• [RECORDS SHOWN]:
········
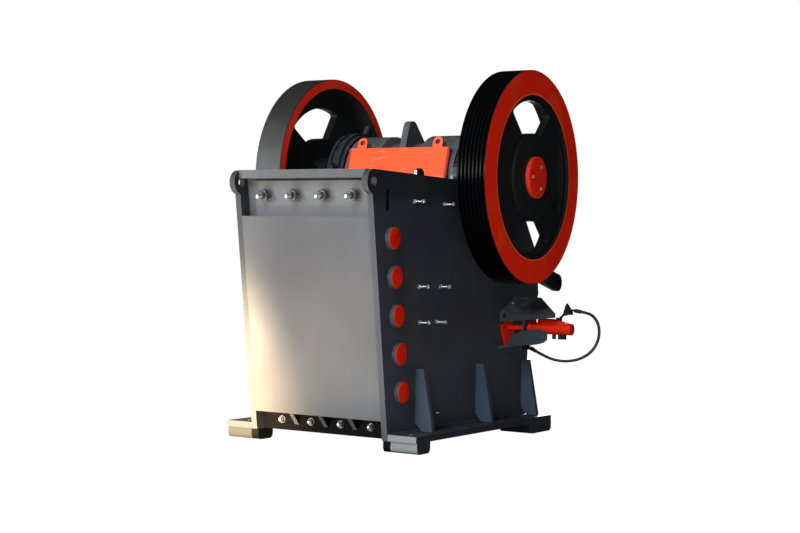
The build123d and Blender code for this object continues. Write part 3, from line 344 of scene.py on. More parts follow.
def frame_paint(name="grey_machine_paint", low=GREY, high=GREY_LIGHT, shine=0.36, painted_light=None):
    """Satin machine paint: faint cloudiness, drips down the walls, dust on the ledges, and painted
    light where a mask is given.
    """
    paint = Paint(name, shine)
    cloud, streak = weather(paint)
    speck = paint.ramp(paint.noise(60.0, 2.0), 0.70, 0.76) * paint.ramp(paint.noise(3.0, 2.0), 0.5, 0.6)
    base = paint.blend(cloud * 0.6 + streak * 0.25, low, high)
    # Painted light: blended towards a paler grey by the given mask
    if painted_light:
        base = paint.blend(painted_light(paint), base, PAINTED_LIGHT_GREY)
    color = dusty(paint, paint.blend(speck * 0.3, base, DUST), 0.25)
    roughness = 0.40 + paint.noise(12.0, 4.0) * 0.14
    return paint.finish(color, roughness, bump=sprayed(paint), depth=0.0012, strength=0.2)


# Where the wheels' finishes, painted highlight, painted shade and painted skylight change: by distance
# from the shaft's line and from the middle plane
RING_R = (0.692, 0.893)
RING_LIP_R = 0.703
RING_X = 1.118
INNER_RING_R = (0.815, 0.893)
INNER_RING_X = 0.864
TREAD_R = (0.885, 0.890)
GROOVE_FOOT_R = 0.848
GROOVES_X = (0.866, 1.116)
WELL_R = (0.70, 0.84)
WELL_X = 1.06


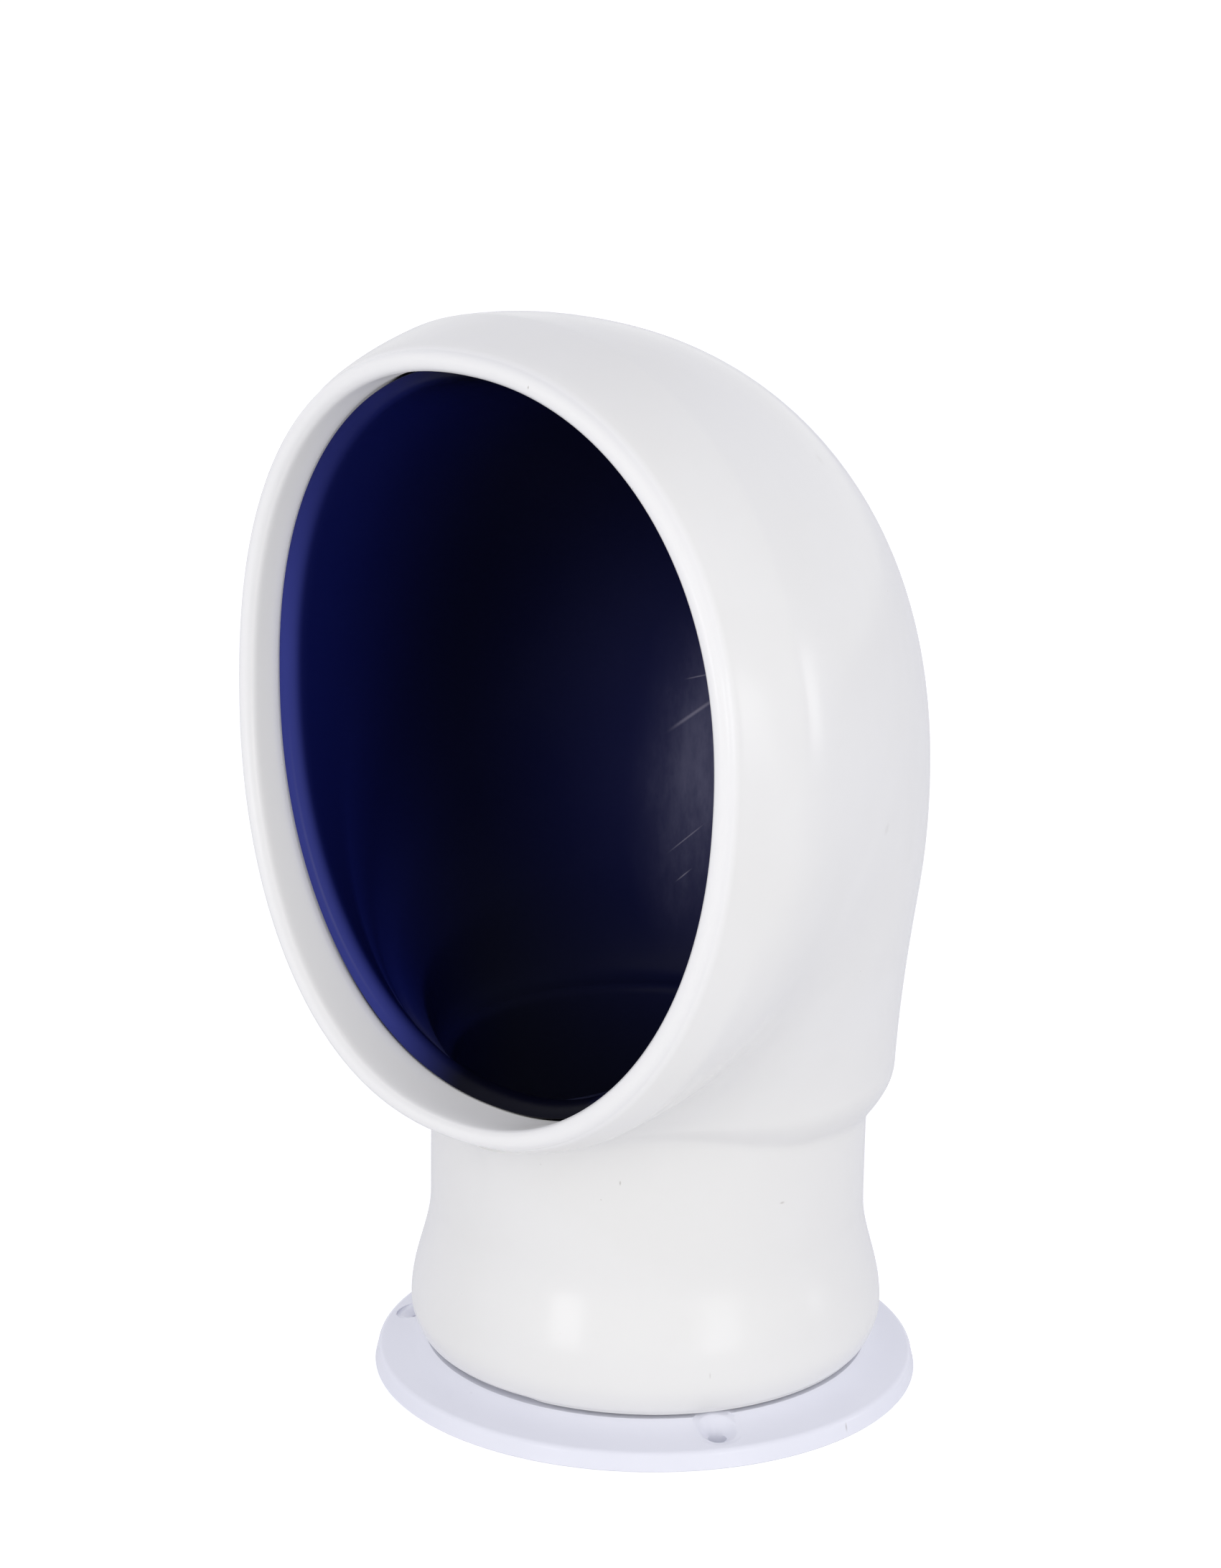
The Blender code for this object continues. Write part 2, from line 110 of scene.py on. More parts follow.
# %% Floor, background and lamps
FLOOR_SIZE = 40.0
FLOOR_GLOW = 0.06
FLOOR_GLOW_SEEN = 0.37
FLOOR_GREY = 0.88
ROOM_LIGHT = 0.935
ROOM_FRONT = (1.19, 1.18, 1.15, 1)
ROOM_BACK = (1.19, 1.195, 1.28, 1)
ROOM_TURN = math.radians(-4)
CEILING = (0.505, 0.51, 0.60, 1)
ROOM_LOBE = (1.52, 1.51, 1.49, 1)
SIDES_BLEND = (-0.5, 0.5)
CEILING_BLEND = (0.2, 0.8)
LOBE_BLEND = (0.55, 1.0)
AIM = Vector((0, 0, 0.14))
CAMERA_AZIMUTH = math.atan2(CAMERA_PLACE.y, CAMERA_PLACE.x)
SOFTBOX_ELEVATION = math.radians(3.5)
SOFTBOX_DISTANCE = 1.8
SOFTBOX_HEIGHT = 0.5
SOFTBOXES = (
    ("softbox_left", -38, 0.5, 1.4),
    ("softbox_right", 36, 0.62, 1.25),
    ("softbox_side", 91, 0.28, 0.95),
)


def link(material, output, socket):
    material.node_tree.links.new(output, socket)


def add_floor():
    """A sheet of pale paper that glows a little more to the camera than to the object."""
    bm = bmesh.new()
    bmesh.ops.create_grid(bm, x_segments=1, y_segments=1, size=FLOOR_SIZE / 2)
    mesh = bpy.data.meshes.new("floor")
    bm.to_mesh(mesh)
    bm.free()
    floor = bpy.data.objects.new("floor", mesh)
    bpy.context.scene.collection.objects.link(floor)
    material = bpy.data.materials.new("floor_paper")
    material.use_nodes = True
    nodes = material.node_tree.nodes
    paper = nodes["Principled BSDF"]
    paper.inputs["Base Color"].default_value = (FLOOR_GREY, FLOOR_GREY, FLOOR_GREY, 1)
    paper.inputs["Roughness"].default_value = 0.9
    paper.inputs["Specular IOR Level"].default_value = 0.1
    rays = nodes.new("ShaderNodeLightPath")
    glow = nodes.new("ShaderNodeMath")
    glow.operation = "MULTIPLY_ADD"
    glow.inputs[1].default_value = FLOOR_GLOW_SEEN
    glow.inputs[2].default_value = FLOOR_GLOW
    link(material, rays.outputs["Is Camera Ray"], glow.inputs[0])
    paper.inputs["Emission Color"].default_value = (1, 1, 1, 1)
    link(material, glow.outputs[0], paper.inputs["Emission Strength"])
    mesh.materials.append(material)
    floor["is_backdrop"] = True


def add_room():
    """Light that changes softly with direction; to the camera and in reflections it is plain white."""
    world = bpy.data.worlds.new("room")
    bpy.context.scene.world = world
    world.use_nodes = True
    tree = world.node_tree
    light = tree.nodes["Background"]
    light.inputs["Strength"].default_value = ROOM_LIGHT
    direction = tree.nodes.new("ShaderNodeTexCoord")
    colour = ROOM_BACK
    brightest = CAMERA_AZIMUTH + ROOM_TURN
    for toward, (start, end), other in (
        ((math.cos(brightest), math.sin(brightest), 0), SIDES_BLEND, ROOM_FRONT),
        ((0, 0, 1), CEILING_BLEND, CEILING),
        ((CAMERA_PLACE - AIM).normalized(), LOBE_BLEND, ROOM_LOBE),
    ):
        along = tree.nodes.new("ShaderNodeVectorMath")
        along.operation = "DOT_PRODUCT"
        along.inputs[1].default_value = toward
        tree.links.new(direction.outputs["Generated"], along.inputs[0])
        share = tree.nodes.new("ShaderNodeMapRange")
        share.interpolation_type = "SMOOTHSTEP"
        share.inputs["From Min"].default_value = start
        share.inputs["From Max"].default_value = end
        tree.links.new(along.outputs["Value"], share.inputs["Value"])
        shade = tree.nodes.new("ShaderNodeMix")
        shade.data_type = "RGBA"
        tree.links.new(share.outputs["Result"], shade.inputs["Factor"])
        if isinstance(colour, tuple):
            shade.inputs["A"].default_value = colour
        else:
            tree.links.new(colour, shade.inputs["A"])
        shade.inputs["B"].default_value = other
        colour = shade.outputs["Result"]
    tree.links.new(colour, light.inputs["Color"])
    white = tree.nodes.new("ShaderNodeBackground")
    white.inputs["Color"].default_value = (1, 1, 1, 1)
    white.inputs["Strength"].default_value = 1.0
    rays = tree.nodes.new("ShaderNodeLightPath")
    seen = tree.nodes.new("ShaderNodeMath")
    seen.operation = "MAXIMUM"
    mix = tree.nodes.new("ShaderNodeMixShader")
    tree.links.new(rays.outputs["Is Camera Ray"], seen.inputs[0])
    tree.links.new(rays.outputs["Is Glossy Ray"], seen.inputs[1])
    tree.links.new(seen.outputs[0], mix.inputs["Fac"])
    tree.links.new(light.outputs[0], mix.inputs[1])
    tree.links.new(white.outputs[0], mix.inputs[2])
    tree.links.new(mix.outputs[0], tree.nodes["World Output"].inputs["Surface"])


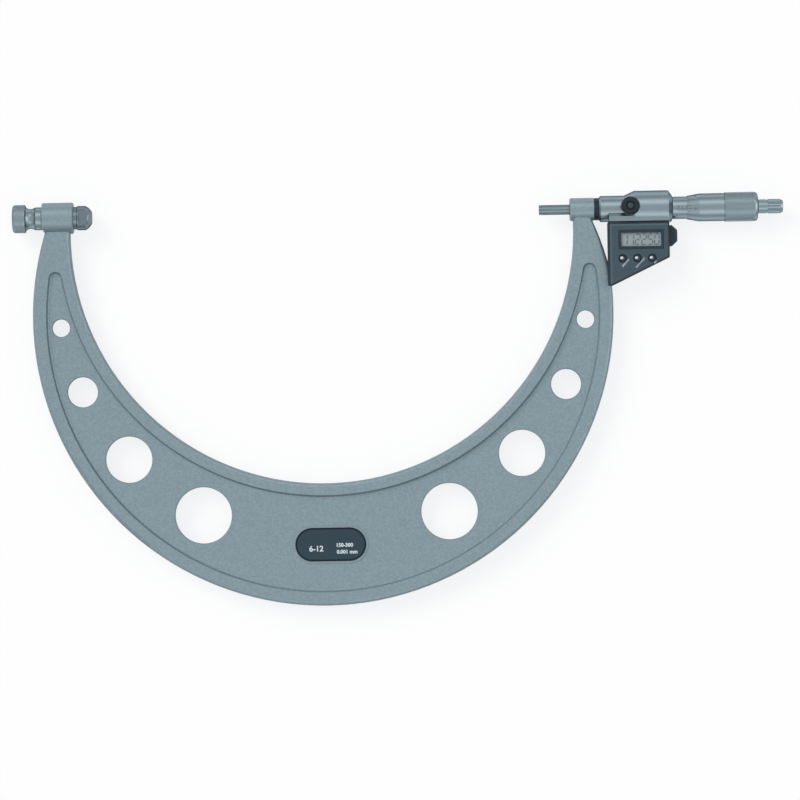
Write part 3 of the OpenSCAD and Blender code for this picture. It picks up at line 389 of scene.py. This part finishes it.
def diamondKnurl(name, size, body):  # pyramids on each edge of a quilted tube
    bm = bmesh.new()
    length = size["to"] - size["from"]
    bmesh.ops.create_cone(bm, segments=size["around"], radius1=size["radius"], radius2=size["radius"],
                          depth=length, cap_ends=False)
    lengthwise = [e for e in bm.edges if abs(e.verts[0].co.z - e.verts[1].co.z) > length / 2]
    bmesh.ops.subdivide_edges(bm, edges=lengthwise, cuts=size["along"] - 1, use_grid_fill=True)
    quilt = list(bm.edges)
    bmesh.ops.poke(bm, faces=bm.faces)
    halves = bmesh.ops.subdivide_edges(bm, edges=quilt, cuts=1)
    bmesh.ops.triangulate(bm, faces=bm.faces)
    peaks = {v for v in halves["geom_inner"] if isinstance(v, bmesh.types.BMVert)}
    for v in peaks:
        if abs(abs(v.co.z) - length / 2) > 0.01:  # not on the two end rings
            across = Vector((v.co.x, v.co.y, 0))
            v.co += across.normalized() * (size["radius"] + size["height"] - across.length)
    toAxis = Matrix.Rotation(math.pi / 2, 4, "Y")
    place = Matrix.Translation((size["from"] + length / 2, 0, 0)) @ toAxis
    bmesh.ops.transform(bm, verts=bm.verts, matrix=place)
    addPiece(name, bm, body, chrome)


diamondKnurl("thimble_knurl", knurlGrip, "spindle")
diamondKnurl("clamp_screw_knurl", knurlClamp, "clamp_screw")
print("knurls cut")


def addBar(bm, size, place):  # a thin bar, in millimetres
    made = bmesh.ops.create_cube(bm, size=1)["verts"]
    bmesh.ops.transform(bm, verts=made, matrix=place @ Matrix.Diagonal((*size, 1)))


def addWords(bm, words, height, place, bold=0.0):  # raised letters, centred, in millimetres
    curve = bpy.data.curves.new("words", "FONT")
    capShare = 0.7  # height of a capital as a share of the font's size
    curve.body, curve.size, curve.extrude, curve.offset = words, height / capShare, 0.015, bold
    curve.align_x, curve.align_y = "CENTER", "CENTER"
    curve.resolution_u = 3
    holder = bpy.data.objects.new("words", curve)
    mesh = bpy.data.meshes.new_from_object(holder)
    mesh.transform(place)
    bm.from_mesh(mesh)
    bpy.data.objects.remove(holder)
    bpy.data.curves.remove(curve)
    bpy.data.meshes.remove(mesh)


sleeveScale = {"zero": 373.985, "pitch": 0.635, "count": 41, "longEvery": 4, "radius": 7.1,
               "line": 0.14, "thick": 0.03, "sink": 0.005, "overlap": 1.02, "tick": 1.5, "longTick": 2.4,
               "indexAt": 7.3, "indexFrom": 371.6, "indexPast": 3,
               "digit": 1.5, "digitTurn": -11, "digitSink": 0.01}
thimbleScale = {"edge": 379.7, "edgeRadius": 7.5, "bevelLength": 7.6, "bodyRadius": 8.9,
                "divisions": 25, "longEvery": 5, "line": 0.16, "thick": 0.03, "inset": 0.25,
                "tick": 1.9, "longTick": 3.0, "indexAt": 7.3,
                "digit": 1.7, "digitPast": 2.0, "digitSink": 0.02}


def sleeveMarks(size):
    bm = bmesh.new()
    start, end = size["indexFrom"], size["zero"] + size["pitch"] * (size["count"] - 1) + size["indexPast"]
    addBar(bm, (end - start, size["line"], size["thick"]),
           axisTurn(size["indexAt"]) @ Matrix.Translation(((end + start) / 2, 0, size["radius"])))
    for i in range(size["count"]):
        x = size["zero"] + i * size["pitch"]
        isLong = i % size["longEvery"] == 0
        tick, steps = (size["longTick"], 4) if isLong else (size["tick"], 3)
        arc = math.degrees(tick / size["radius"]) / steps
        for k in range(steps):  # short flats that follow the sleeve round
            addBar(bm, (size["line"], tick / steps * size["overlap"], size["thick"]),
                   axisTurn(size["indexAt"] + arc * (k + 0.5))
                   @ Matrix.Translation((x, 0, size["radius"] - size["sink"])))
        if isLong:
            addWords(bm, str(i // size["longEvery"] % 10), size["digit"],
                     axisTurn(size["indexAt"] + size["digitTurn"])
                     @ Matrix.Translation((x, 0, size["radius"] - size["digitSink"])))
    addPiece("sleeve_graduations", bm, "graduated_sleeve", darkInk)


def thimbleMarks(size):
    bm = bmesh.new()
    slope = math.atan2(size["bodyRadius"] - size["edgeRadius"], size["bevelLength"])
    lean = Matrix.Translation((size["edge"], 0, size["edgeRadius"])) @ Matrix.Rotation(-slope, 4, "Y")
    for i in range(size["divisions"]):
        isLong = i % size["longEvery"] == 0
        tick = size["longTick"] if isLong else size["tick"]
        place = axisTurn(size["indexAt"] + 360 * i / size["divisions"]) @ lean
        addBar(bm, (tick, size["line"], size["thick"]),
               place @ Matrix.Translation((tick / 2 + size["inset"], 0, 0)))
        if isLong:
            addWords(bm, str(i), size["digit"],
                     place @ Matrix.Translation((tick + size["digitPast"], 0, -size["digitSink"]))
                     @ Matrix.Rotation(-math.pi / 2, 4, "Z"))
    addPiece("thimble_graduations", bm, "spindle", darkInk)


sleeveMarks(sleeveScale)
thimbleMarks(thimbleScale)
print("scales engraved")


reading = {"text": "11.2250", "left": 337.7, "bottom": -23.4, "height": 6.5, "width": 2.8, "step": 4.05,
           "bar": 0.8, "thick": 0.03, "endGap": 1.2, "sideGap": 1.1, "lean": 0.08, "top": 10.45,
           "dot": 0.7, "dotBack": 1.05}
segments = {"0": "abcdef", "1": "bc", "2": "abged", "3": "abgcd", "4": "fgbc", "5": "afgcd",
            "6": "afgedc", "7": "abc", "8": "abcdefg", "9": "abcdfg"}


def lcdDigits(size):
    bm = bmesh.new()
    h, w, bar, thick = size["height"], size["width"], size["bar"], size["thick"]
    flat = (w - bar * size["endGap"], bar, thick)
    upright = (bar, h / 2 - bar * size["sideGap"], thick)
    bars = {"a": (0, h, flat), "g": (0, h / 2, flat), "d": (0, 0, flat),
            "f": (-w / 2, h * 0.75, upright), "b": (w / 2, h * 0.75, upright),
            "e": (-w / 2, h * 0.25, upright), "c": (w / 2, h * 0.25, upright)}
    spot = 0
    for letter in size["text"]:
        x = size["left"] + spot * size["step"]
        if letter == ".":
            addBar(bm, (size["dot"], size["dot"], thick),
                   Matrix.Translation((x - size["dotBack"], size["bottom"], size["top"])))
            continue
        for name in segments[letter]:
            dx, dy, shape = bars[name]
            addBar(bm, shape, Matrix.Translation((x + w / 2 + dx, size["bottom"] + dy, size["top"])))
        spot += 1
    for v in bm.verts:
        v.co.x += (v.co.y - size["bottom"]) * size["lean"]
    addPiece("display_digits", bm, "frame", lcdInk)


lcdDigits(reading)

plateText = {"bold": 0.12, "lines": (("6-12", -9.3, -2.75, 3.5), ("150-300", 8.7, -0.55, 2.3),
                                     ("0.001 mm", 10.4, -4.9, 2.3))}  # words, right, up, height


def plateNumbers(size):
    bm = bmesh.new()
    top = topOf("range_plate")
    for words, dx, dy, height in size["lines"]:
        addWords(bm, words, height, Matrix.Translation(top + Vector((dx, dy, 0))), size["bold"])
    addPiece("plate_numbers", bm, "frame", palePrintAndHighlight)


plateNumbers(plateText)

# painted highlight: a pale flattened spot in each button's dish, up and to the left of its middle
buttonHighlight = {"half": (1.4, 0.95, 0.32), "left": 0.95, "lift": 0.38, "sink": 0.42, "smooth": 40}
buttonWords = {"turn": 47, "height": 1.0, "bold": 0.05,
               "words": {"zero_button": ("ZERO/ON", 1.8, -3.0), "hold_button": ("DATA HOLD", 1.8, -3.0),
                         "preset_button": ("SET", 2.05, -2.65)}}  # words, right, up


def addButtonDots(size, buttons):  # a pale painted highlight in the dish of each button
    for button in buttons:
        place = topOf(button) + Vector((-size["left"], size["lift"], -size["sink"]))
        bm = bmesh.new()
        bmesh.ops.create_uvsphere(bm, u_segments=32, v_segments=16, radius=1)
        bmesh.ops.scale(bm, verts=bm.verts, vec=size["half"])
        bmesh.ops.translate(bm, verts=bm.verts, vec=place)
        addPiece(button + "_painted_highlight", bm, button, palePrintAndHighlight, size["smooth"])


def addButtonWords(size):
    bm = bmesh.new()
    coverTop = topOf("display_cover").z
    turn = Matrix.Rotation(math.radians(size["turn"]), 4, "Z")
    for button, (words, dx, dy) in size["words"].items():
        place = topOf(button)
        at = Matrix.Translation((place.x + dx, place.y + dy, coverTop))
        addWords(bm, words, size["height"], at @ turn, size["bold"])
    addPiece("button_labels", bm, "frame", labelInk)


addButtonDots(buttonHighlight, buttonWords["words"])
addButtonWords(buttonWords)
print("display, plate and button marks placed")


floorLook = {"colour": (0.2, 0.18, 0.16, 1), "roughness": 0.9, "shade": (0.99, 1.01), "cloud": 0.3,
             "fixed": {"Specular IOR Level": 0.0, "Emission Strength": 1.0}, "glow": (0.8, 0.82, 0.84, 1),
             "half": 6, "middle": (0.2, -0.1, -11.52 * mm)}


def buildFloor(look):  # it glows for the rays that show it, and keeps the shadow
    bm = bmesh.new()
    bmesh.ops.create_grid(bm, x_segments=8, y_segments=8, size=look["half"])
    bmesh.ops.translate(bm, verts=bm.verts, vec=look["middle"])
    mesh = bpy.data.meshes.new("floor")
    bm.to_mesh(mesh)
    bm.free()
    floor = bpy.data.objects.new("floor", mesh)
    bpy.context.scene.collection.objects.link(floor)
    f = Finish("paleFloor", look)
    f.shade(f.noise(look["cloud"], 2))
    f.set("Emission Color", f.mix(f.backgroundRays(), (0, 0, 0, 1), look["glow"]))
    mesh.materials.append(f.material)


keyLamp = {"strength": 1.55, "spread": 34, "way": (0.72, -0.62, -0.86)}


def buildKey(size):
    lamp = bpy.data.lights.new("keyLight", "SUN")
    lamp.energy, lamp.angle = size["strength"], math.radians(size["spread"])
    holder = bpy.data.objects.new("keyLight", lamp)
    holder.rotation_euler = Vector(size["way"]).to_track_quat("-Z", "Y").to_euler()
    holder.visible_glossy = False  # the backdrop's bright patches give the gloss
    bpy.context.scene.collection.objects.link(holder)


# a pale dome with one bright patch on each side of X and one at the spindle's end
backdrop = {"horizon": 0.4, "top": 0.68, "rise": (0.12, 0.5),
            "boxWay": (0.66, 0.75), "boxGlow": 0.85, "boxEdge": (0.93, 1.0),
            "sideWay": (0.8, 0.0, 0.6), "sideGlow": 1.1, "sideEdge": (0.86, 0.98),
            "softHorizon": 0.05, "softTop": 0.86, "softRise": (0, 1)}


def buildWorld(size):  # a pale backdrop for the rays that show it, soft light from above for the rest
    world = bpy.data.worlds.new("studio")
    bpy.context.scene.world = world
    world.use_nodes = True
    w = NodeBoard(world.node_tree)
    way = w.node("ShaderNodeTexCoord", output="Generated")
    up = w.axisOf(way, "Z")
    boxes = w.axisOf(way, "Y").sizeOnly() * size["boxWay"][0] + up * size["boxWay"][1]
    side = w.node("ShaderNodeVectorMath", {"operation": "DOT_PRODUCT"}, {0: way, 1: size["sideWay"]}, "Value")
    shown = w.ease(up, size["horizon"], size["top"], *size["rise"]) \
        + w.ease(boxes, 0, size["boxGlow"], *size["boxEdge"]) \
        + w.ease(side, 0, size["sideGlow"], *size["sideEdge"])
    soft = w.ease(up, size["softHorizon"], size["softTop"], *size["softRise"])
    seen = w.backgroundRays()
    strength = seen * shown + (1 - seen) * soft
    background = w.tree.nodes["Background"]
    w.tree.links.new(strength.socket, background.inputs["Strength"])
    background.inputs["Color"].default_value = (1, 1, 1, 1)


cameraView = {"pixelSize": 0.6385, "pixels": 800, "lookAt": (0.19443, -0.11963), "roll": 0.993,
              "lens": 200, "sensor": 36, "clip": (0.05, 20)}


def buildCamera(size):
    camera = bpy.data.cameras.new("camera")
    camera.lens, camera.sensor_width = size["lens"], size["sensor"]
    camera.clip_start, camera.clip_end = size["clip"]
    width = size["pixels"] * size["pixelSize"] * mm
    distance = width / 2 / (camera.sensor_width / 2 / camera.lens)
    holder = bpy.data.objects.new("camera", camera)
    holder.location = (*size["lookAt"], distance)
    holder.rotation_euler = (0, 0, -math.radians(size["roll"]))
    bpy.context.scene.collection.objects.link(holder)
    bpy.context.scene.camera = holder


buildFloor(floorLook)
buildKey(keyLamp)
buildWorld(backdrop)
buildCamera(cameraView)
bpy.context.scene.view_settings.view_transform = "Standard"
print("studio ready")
········
• [EXERCISE]: Where does the word "follow" appear in the listing? List each line that holds it.

• [SOLUTION BELOW]:
The build123d and Blender code for this object continues. Write part 3, from line 344 of scene.py on. More parts follow.
The Blender code for this object continues. Write part 2, from line 110 of scene.py on. More parts follow.
        for k in range(steps):  # short flats that follow the sleeve round